De todas formas, el saludo del hombre desconocido había sido un
acontecimiento diferente. Entonces, en cada rincón de las mil y dos neuronas,
hice una búsqueda fugaz, y luego otras más meticulosas; pero nada de nada. A
ese hombre no lo conocía.
—¿Serán los años?, arrebatándome parte de la memoria.
Quedé sumergida en afligimiento porque no les he concedido ese gran permiso. Y
después, una llama pequeña se volvió a encender. Hacía dos semanas del
anterior acontecimiento extraño. Recuerdo haber girado en una esquina, y de
repente quedé sosteniendo un volante en la mano. Me lo había entregado un
hombre que, al saludarme seguro de sí mismo, expresó con una sonrisa sutil:
Sírvase Doctora. En aquel momento, iba acompañada de un verdadero testigo,
de los que son fidedignos, y no de los falsos esparcidos como avispas
venenosas.
Mi testigo, ausente de memoria mentirosa, nos miró con extrañeza sin
poder contener su sorpresa:
—¿Te conoce?
—No lo creo —respondí poniendo punto final a una conversación
catalogada sin sentido.
En aquella ocasión, mi interior también se inquietó:
—¿Doctora?, ¿dónde lo llevas escrito? ¡Ah! Eres del jet set y aún no lo
sabes. Te conoce más gente de la que puedes llegar a conocer. ¿Lo percibías?

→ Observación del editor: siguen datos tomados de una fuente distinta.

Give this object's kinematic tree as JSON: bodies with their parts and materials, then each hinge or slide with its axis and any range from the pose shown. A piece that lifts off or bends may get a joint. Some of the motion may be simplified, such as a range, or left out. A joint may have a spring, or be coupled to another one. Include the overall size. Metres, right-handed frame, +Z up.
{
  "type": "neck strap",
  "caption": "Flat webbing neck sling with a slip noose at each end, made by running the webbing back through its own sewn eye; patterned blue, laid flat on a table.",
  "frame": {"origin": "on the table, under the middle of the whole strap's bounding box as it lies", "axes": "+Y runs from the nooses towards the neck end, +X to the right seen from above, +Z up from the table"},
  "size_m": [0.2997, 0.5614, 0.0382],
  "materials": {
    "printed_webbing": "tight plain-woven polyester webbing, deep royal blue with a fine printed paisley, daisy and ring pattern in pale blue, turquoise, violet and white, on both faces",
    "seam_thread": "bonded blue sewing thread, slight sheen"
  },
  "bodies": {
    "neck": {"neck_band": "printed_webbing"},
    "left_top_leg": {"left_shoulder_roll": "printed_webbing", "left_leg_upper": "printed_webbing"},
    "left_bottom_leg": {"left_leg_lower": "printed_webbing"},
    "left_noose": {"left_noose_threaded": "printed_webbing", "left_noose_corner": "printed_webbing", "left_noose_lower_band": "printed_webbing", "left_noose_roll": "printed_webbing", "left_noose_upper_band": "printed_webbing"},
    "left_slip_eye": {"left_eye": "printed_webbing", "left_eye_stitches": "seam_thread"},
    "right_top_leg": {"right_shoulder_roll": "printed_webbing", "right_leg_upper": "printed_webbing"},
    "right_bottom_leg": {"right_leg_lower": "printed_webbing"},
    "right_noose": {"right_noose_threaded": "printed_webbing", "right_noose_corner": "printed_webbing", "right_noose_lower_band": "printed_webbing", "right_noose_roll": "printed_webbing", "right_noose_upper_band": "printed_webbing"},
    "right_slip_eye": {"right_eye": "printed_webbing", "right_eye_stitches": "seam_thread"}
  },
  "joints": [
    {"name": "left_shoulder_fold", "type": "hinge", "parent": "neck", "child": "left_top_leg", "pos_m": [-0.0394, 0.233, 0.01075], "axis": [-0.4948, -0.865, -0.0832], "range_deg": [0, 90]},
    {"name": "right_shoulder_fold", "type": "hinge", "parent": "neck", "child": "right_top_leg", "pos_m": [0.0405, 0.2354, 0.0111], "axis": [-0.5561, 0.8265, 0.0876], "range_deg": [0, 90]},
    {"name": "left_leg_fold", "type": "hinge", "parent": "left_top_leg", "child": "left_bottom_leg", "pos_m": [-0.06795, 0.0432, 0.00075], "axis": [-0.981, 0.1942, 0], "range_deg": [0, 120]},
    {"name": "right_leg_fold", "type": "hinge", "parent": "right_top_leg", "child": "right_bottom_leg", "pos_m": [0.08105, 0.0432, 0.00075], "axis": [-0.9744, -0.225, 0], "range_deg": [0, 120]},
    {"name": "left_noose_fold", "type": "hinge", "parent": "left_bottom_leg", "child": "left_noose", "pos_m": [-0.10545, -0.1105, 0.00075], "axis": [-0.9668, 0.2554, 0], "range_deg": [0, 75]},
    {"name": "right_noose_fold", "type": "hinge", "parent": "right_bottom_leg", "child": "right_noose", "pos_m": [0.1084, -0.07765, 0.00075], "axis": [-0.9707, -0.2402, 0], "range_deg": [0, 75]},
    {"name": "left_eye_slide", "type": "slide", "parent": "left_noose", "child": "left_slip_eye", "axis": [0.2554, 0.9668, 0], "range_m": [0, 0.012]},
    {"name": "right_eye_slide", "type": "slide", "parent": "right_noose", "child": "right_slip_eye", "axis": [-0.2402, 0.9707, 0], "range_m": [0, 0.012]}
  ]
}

—¡Qué ocurrencia! —sacudí la cabeza para lograr la pérdida de
equilibrio del parásito. Y para mis adentros, hablé convencida de la verdadera
confusión de vestimenta adoctorada con su ubicación en tiempo real, aunque el
sanatorio era otro.
Aquella tarde, lucía glamour verdadero. Llevaba puesta una chaqueta blanca
inmaculada, de primera calidad, con puños bordados a la perfección desde
donde crecían flores y hojas ausentes de tela, al estilo madrina de bautismo.
—Chaqueta blanca y bordada... mmm, así no son las chaquetas blancas
de las Doctoras —Era de no creer. La extrañeza se había vuelto a repetir, y
otra vez el ego hablando—.
—Seguramente lo conoces, pero la vida los ha cambiado. A él más que
a ti. ¡Fíjate bien! Las plateadas hablan, y los surcos también, pero mantén la
calma. Deja de lado las preocupaciones porque con tus platinadas aprendiste a
jugar a las escondidas —extenuada de tanta parla emití un suspiro profundo, y
conté hasta cien con la paciencia de estar enseñándole los números a un
infante, o tratando de juntar a las ovejas antes de perder el conocimiento.
Al fin, las ganas desearon encerar mis oídos para apagar tanta ridiculez,
y también amordazar a la boca, aunque con esto último, no lograría
absolutamente nada porque el que debía ser amordazado era mi pensamiento.